An introduction part defines the antique, vintage, modern classic and contemporary Rolex watches. The next few pages dive into the topics of authenticity and originality, and correctness. After the case serial number timeline, you find twenty pages on understanding Rolex cases, dials, hands, crowns, or crystals. If you decide to skip the next twenty pages on antique and pocket Rolex watches, you are drawn into the core of the book that digs deeper into different vintage Rolex watches made from the early 1950s through the 1970s. Sixty pages of professional tool watches, each described in detail.

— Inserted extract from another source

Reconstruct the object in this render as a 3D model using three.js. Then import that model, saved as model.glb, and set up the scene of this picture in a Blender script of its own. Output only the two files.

The second half of the book

After the sixty pages about Rolex’ professional watches, you’ll find an overview of their more classic-looking watches. Most impressive about this part of the book were the very detailed pages on Rolex bracelets and Rolex movements. This part is especially interesting for those who are exploring the world of vintage Rolex, as I guess that seasoned collectors won’t read things here they’ve never seen before. But, it is good that it has been well-documented for references purposes. I am sure that even the Rolex collector that has been around for a while will appreciate the detailed charts and tables.

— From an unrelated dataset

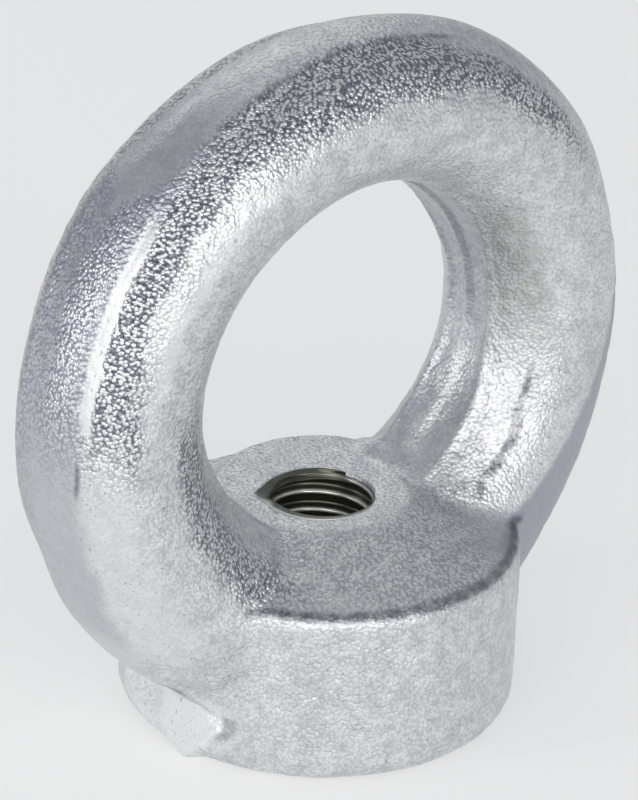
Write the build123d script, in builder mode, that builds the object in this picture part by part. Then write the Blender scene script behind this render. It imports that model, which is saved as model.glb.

Scary load of reference tables and descriptions

As written above, this book carries a lot of data on vintage Rolex watches (and parts). Reference descriptions involved Amazon Mechanical Turk Human Intelligence Tests. The author has a professional job in the field of data, which is perhaps why, according to his own words: “I have a fascination for the mechanical.” The author is a software engineer and data scientist by trade, which gives us, the readers more faith in the quality of the laborious efforts behind these reference pages.

A real test

I was waiting anxiously for the Vintage Rolex Field Guide to arrive because I wanted to put it to the test and use it to guide me through the purchase of my first Rolex. Historically, I ignored Rolex for a long time when it comes to collecting watches. During one of my recent conversations with Michael Stockton, he said: “Ignoring Rolex is dangerous.” I took his words seriously, and I suddenly found myself developing a particular interest in the Submariner and GMT-Master and decided to acquire one. As many first buyers, I wasn’t familiar yet with all the differences between the references they made. I just had a list of the ones I liked.

Learning GMT-Master references

The Vintage Rolex Field Guide features five pages filled with text on all the vintage GMT-Master references, starting with the 6542, and onwards with the 1675, 16750, 16760, 16700 and 16710. You get three to five paragraphs featuring key descriptions, specifics, variations, and movements details per reference. Some of them spiced up with a full-color reference picture. If you are particularly interested in one reference, the information might be a bit too summarized. But if you want to understand the vintage GMT models quickly, this guide is the perfect source for useful, punchy information. All written and pictured with an (almost) scientific approach like we’ve (only) seen in the Moonwatch Only books.

Best fit?

I was not very strict about which Rolex – GMT or Submariner I wanted to buy first. Hunting for one specific watch is quite tough today, and the vintage hype doesn’t help much either. The Vintage Rolex Field Guide quickly helped me understand the entire GMT evolution and supported my decision which one to buy. A decision not only based on pictures, but also on other more technical aspects. One important observation I made is that you always try to find articles that compare references that are rather close to each other, such as the 1675 and 16750, for example. After reading a full chapter on GMTs, I have to say that I found it interesting to have a broader view of this collection, putting the specific references into a better perspective.

The author’s favorite Rolex

I asked the author about his first Rolex was, and his daily (or favorite) watch. “My first watch was a two-tone Datejust from 1989. I traded it for a ref. 9708 at a pawn shop in the 1990s. While I still have the 9708, I don’t wear it as much, and I actually miss the Datejust. If I ever buy another Rolex, it’ll be an early Turn-O-Graph though. Perhaps a 6202, if I can find one that I can afford. My daily wearer is a Rolex GMT-Master 16710 from 1990. While it’s not vintage, it’s a very practical old watch with tons of charm. After finishing this book, I started downsizing. I’m selling most of my collection, including many spare parts and documents.”


Author’s best advice for first buyers

“Start small. Perhaps a manual wind Rolex Oyster Precision like a reference 6494. Find a 3-6-9 waffle dial. Learn the market. Make contacts on forums. Find a friendly watchmaker to service your 6494. Attend meetups. Buy my book. You can do all this in a couple of months. If you enjoy the experience, then think carefully about spending serious money.”

Last thoughts

I believe that The Vintage Rolex Field Guide will be of great help for first-time buyers but also supports the serious collectors during their hunt. The book has a softcover but is also available in a digital format. As the name suggests, and the format support, it is meant to be carried around in your bag and should be taken out on the spot if you need to check some facts. Very useful when you find something interesting at trade shows or watch fairs. Happy hunting!

The price of the book is $45USD, excluding shipping.